INFORMATION PROVIDED »
++++++++

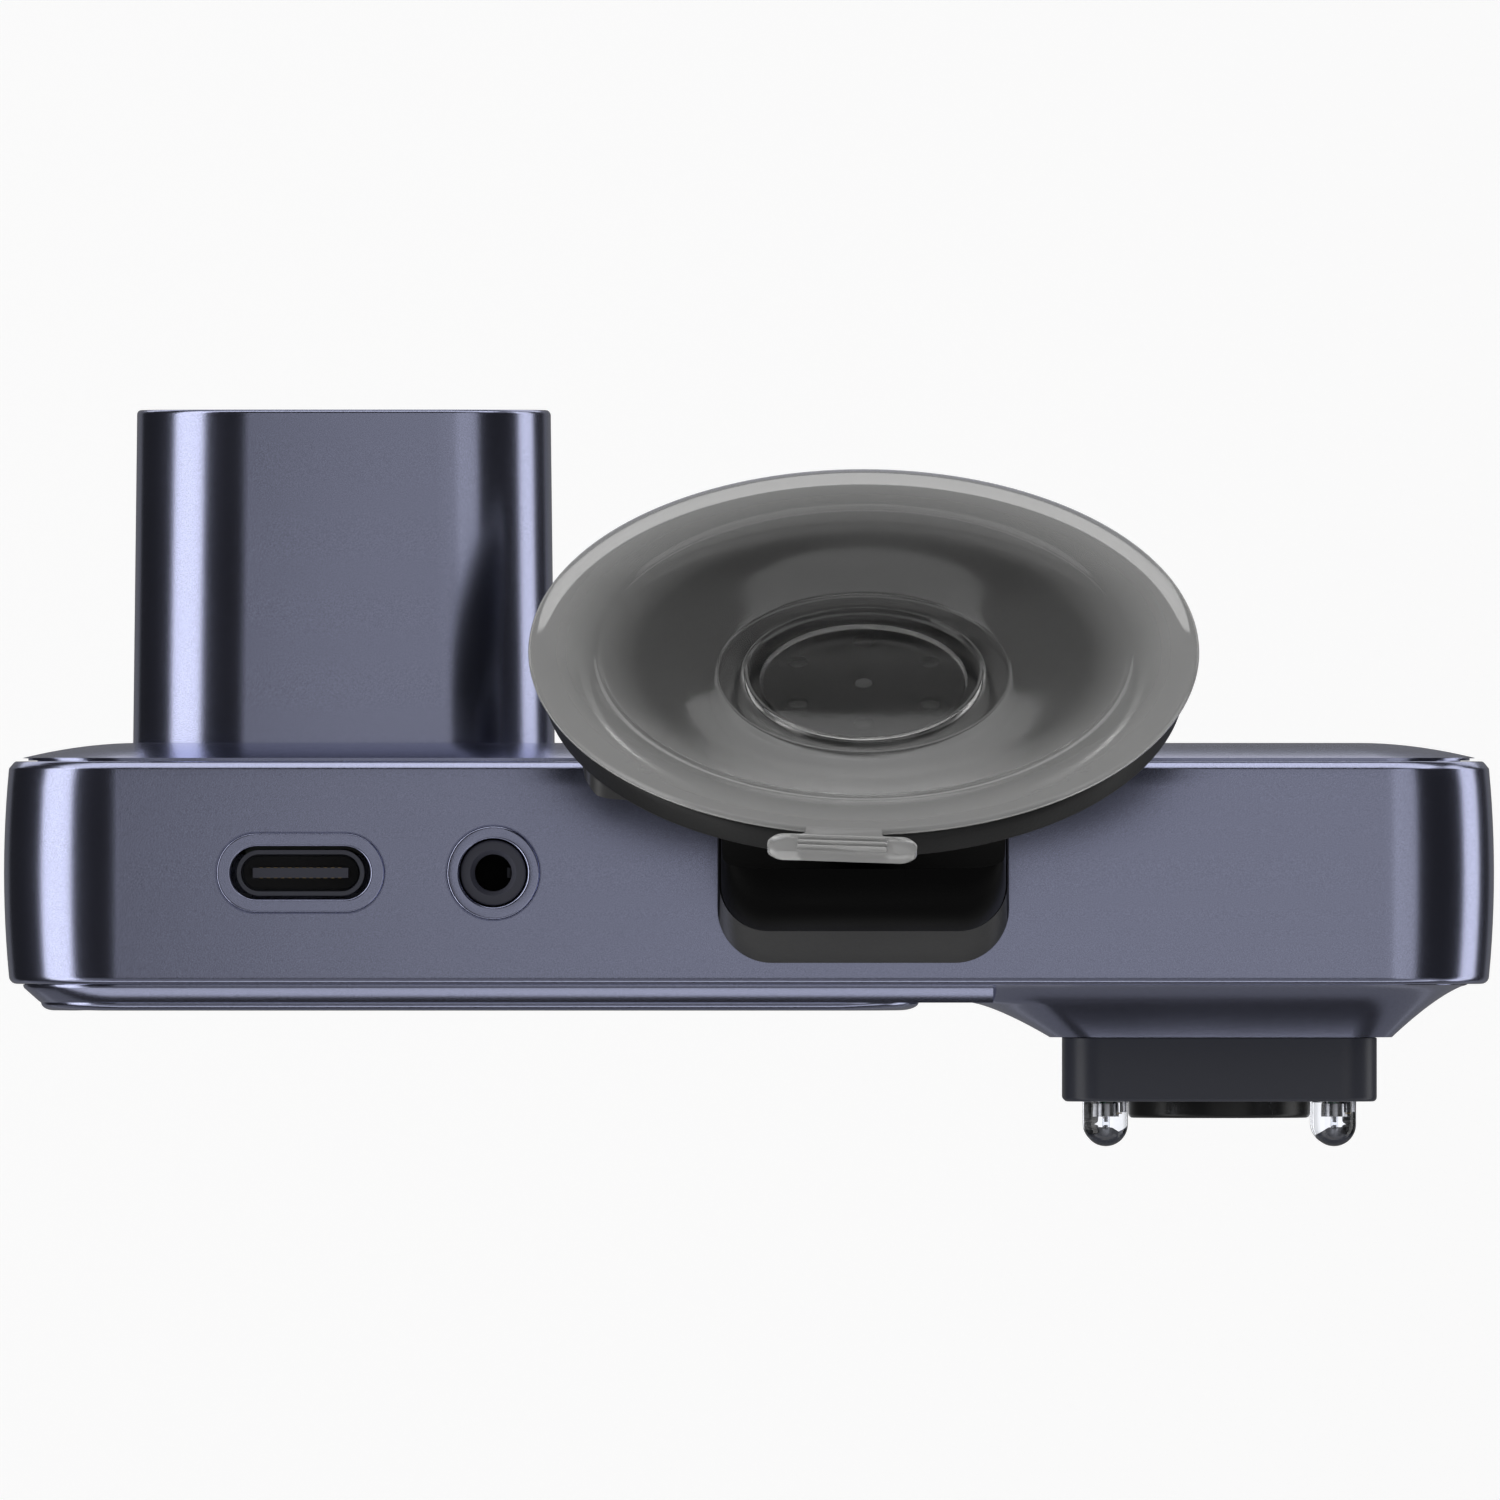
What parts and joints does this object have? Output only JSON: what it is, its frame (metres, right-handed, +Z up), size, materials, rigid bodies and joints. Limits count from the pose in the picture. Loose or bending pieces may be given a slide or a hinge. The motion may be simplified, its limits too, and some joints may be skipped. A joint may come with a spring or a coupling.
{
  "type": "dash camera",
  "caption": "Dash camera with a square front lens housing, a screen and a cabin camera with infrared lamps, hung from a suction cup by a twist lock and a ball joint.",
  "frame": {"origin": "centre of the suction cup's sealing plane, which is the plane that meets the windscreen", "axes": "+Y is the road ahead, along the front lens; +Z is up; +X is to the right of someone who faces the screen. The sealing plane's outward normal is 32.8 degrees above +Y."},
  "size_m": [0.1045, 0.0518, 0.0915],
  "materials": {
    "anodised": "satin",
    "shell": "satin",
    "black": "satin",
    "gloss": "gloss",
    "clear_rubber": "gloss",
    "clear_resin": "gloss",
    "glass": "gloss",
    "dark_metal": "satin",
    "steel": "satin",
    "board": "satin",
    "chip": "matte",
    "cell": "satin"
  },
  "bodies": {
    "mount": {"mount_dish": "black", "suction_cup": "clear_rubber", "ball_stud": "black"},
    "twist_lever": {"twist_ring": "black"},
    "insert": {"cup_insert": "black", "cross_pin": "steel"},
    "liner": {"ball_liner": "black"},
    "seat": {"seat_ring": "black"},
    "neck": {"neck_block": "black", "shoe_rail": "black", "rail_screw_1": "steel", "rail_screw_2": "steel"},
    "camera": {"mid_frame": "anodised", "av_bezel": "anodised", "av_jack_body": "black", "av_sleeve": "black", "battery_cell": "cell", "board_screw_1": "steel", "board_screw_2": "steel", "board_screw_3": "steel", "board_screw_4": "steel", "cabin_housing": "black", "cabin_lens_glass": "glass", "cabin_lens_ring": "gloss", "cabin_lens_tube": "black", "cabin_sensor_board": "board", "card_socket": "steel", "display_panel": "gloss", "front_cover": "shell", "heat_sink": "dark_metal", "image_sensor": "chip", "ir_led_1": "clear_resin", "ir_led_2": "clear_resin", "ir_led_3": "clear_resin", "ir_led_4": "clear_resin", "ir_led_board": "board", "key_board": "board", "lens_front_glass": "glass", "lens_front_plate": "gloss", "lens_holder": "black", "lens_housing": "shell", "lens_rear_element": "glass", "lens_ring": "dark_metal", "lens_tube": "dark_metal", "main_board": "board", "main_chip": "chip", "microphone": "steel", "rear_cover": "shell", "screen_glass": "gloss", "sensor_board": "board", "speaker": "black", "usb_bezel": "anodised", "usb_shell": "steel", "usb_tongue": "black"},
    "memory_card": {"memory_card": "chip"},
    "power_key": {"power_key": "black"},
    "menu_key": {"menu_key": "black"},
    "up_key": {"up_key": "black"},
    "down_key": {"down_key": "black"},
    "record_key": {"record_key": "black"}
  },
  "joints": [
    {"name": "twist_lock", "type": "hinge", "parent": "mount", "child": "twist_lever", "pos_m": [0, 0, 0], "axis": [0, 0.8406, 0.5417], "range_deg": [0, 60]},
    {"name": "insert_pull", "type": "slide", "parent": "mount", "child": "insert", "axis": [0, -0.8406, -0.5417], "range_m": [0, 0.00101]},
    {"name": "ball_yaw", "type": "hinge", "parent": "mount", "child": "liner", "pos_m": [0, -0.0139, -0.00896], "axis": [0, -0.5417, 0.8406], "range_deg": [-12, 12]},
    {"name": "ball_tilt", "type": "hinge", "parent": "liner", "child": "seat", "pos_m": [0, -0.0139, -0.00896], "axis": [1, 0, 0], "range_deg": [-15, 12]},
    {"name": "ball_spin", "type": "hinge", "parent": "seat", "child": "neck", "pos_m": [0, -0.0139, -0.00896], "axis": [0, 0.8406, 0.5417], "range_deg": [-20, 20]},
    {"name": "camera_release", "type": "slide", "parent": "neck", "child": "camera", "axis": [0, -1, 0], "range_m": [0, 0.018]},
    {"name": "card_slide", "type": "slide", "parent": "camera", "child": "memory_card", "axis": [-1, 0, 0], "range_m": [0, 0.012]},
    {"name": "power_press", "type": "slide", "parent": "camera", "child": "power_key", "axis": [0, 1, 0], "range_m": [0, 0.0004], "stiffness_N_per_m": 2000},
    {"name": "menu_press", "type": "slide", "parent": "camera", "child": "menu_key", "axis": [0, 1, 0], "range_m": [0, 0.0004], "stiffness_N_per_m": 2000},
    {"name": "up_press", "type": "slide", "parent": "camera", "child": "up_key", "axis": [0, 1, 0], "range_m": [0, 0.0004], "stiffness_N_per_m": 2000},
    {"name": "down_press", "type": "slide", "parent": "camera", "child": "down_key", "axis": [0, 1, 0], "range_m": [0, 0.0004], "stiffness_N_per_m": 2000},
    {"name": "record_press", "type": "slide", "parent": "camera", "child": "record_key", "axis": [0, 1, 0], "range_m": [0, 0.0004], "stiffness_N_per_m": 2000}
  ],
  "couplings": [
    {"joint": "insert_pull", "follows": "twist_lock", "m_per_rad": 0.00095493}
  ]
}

++++++++

WHAT YOU NEED TO DO » Recite the full listing above exactly.

COMPLETED EXERCISE »
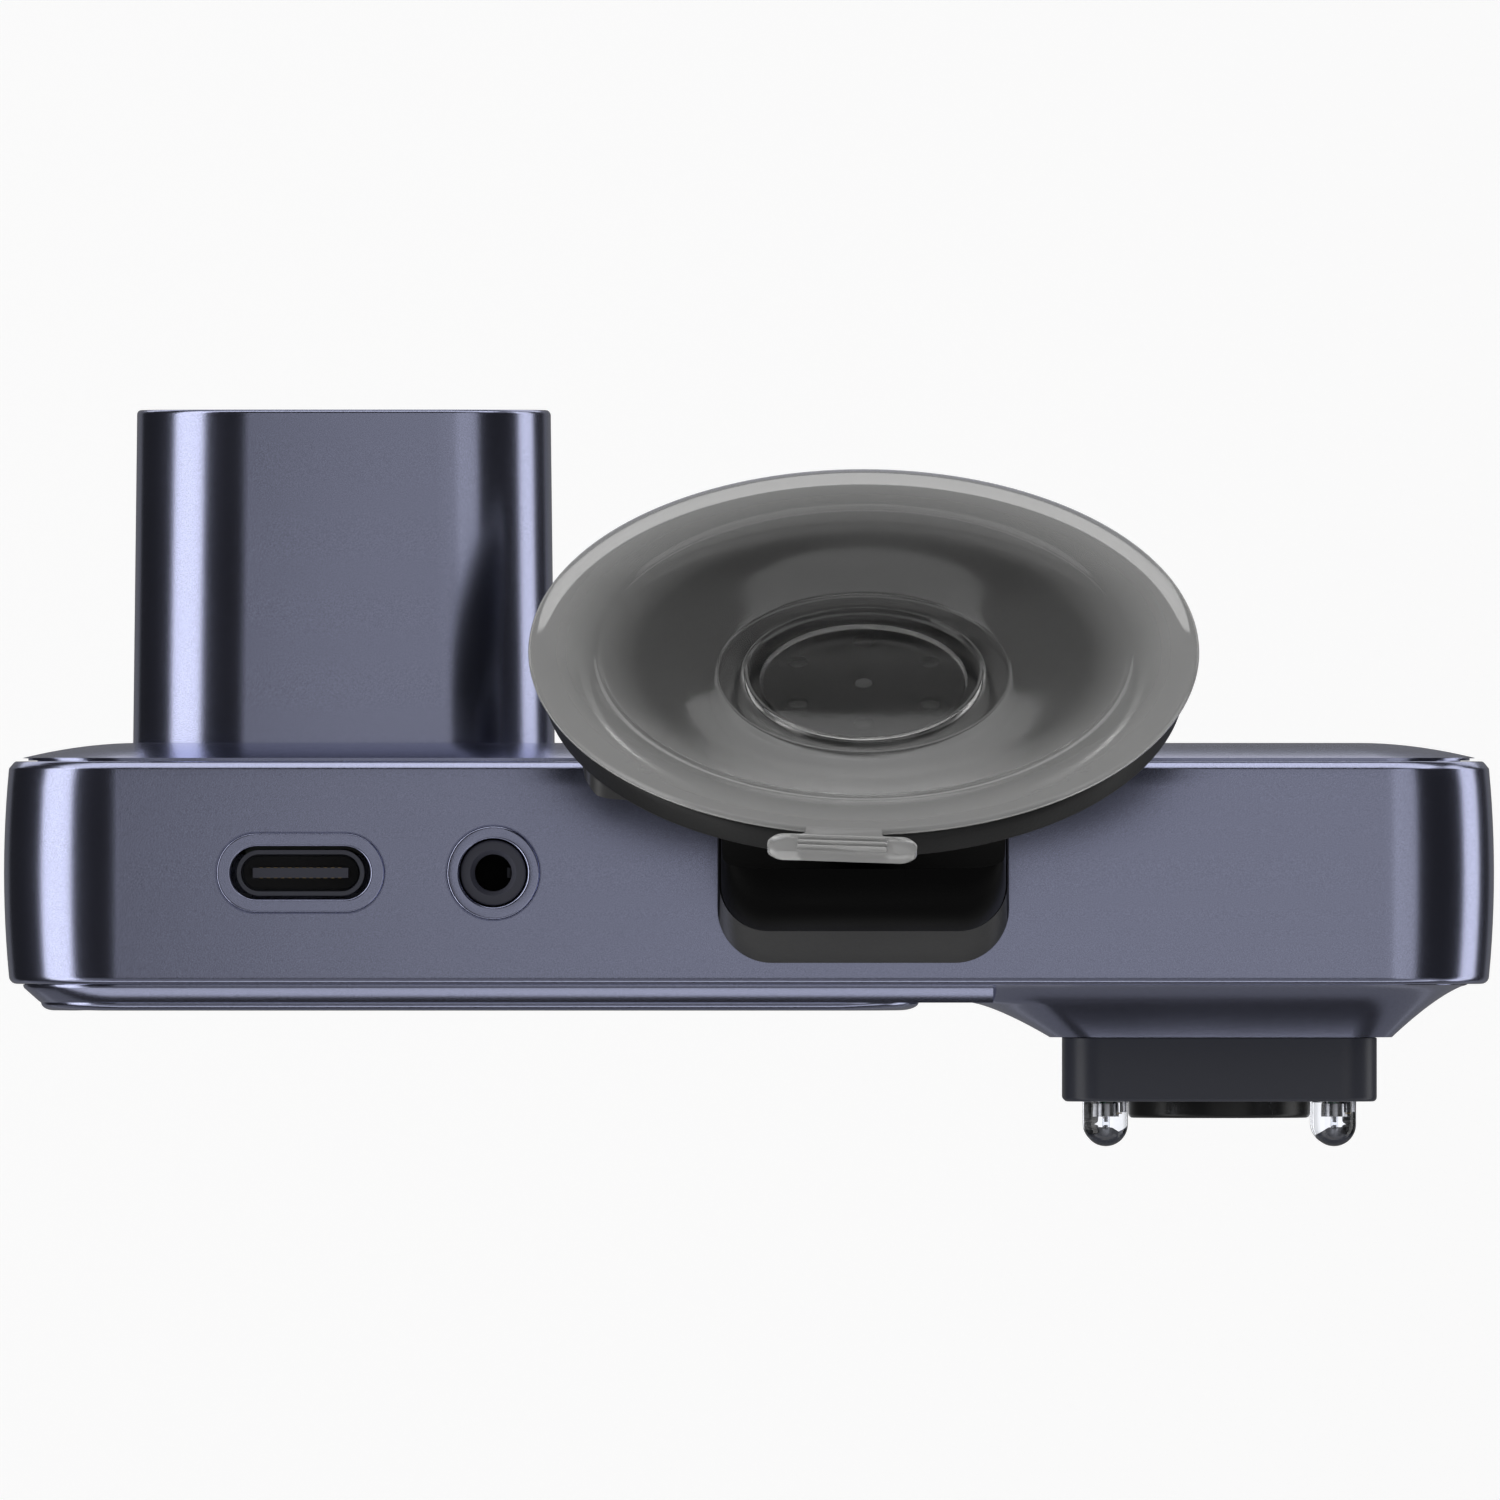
What parts and joints does this object have? Output only JSON: what it is, its frame (metres, right-handed, +Z up), size, materials, rigid bodies and joints. Limits count from the pose in the picture. Loose or bending pieces may be given a slide or a hinge. The motion may be simplified, its limits too, and some joints may be skipped. A joint may come with a spring or a coupling.
{
  "type": "dash camera",
  "caption": "Dash camera with a square front lens housing, a screen and a cabin camera with infrared lamps, hung from a suction cup by a twist lock and a ball joint.",
  "frame": {"origin": "centre of the suction cup's sealing plane, which is the plane that meets the windscreen", "axes": "+Y is the road ahead, along the front lens; +Z is up; +X is to the right of someone who faces the screen. The sealing plane's outward normal is 32.8 degrees above +Y."},
  "size_m": [0.1045, 0.0518, 0.0915],
  "materials": {
    "anodised": "satin",
    "shell": "satin",
    "black": "satin",
    "gloss": "gloss",
    "clear_rubber": "gloss",
    "clear_resin": "gloss",
    "glass": "gloss",
    "dark_metal": "satin",
    "steel": "satin",
    "board": "satin",
    "chip": "matte",
    "cell": "satin"
  },
  "bodies": {
    "mount": {"mount_dish": "black", "suction_cup": "clear_rubber", "ball_stud": "black"},
    "twist_lever": {"twist_ring": "black"},
    "insert": {"cup_insert": "black", "cross_pin": "steel"},
    "liner": {"ball_liner": "black"},
    "seat": {"seat_ring": "black"},
    "neck": {"neck_block": "black", "shoe_rail": "black", "rail_screw_1": "steel", "rail_screw_2": "steel"},
    "camera": {"mid_frame": "anodised", "av_bezel": "anodised", "av_jack_body": "black", "av_sleeve": "black", "battery_cell": "cell", "board_screw_1": "steel", "board_screw_2": "steel", "board_screw_3": "steel", "board_screw_4": "steel", "cabin_housing": "black", "cabin_lens_glass": "glass", "cabin_lens_ring": "gloss", "cabin_lens_tube": "black", "cabin_sensor_board": "board", "card_socket": "steel", "display_panel": "gloss", "front_cover": "shell", "heat_sink": "dark_metal", "image_sensor": "chip", "ir_led_1": "clear_resin", "ir_led_2": "clear_resin", "ir_led_3": "clear_resin", "ir_led_4": "clear_resin", "ir_led_board": "board", "key_board": "board", "lens_front_glass": "glass", "lens_front_plate": "gloss", "lens_holder": "black", "lens_housing": "shell", "lens_rear_element": "glass", "lens_ring": "dark_metal", "lens_tube": "dark_metal", "main_board": "board", "main_chip": "chip", "microphone": "steel", "rear_cover": "shell", "screen_glass": "gloss", "sensor_board": "board", "speaker": "black", "usb_bezel": "anodised", "usb_shell": "steel", "usb_tongue": "black"},
    "memory_card": {"memory_card": "chip"},
    "power_key": {"power_key": "black"},
    "menu_key": {"menu_key": "black"},
    "up_key": {"up_key": "black"},
    "down_key": {"down_key": "black"},
    "record_key": {"record_key": "black"}
  },
  "joints": [
    {"name": "twist_lock", "type": "hinge", "parent": "mount", "child": "twist_lever", "pos_m": [0, 0, 0], "axis": [0, 0.8406, 0.5417], "range_deg": [0, 60]},
    {"name": "insert_pull", "type": "slide", "parent": "mount", "child": "insert", "axis": [0, -0.8406, -0.5417], "range_m": [0, 0.00101]},
    {"name": "ball_yaw", "type": "hinge", "parent": "mount", "child": "liner", "pos_m": [0, -0.0139, -0.00896], "axis": [0, -0.5417, 0.8406], "range_deg": [-12, 12]},
    {"name": "ball_tilt", "type": "hinge", "parent": "liner", "child": "seat", "pos_m": [0, -0.0139, -0.00896], "axis": [1, 0, 0], "range_deg": [-15, 12]},
    {"name": "ball_spin", "type": "hinge", "parent": "seat", "child": "neck", "pos_m": [0, -0.0139, -0.00896], "axis": [0, 0.8406, 0.5417], "range_deg": [-20, 20]},
    {"name": "camera_release", "type": "slide", "parent": "neck", "child": "camera", "axis": [0, -1, 0], "range_m": [0, 0.018]},
    {"name": "card_slide", "type": "slide", "parent": "camera", "child": "memory_card", "axis": [-1, 0, 0], "range_m": [0, 0.012]},
    {"name": "power_press", "type": "slide", "parent": "camera", "child": "power_key", "axis": [0, 1, 0], "range_m": [0, 0.0004], "stiffness_N_per_m": 2000},
    {"name": "menu_press", "type": "slide", "parent": "camera", "child": "menu_key", "axis": [0, 1, 0], "range_m": [0, 0.0004], "stiffness_N_per_m": 2000},
    {"name": "up_press", "type": "slide", "parent": "camera", "child": "up_key", "axis": [0, 1, 0], "range_m": [0, 0.0004], "stiffness_N_per_m": 2000},
    {"name": "down_press", "type": "slide", "parent": "camera", "child": "down_key", "axis": [0, 1, 0], "range_m": [0, 0.0004], "stiffness_N_per_m": 2000},
    {"name": "record_press", "type": "slide", "parent": "camera", "child": "record_key", "axis": [0, 1, 0], "range_m": [0, 0.0004], "stiffness_N_per_m": 2000}
  ],
  "couplings": [
    {"joint": "insert_pull", "follows": "twist_lock", "m_per_rad": 0.00095493}
  ]
}